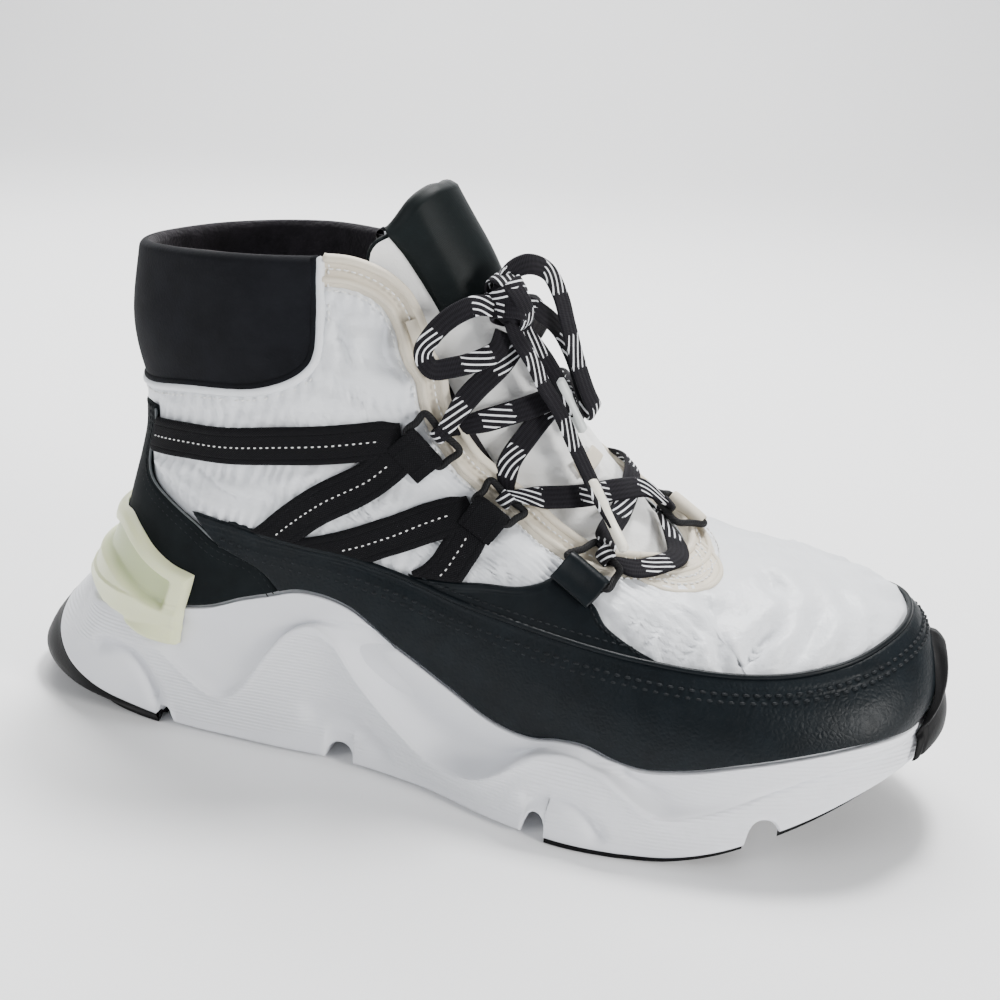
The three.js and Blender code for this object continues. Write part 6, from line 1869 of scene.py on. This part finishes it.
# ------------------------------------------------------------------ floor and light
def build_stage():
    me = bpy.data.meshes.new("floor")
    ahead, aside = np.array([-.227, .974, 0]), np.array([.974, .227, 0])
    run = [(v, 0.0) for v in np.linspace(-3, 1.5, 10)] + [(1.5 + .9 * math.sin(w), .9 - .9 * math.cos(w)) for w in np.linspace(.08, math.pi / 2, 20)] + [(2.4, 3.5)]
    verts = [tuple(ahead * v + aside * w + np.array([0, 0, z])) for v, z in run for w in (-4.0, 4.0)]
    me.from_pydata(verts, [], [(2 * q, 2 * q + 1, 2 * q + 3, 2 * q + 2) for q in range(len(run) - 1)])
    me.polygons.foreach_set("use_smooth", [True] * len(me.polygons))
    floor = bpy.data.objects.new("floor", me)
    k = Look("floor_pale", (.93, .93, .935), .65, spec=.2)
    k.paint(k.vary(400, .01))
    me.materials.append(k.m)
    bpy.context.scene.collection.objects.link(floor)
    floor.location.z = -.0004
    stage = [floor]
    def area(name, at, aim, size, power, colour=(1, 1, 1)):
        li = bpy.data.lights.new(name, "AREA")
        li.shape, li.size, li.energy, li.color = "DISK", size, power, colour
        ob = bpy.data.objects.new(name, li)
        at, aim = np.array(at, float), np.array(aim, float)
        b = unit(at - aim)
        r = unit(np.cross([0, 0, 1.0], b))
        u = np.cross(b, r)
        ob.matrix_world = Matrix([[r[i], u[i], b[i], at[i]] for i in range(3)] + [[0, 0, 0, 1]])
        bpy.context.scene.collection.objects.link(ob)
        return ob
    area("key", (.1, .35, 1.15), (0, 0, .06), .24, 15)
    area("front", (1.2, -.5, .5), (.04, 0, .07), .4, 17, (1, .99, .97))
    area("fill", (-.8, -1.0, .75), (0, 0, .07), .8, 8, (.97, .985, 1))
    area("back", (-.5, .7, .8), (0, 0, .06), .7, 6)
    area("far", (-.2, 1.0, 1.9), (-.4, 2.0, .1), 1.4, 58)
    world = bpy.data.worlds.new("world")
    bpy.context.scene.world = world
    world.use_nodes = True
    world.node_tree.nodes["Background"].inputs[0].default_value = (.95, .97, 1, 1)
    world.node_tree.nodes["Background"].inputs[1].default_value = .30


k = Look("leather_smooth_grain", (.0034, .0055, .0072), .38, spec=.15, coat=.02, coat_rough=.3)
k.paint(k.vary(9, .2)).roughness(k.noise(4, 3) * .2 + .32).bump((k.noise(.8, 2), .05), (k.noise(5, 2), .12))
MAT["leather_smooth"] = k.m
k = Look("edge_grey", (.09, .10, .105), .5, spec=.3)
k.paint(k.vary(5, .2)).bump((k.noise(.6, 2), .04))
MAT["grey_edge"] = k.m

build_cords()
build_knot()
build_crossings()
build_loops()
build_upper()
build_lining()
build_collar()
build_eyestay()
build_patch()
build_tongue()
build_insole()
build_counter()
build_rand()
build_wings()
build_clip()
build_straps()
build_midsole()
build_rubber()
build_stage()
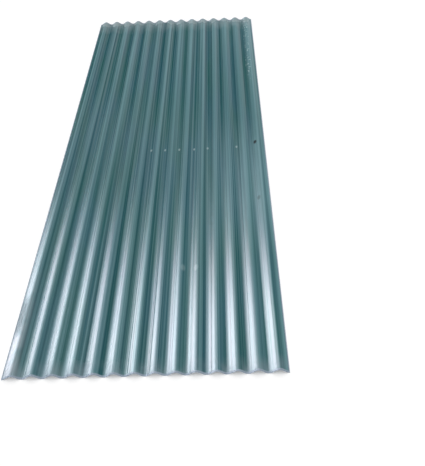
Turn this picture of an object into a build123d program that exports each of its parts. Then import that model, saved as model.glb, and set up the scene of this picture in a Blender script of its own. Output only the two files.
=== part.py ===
==========
- _What to produce_
Quote, without any change, each line from the one that contains "Turn this picture" through the end of the material.

- _Correct answer_
Turn this picture of an object into a build123d program that exports each of its parts. Then import that model, saved as model.glb, and set up the scene of this picture in a Blender script of its own. Output only the two files.
=== part.py ===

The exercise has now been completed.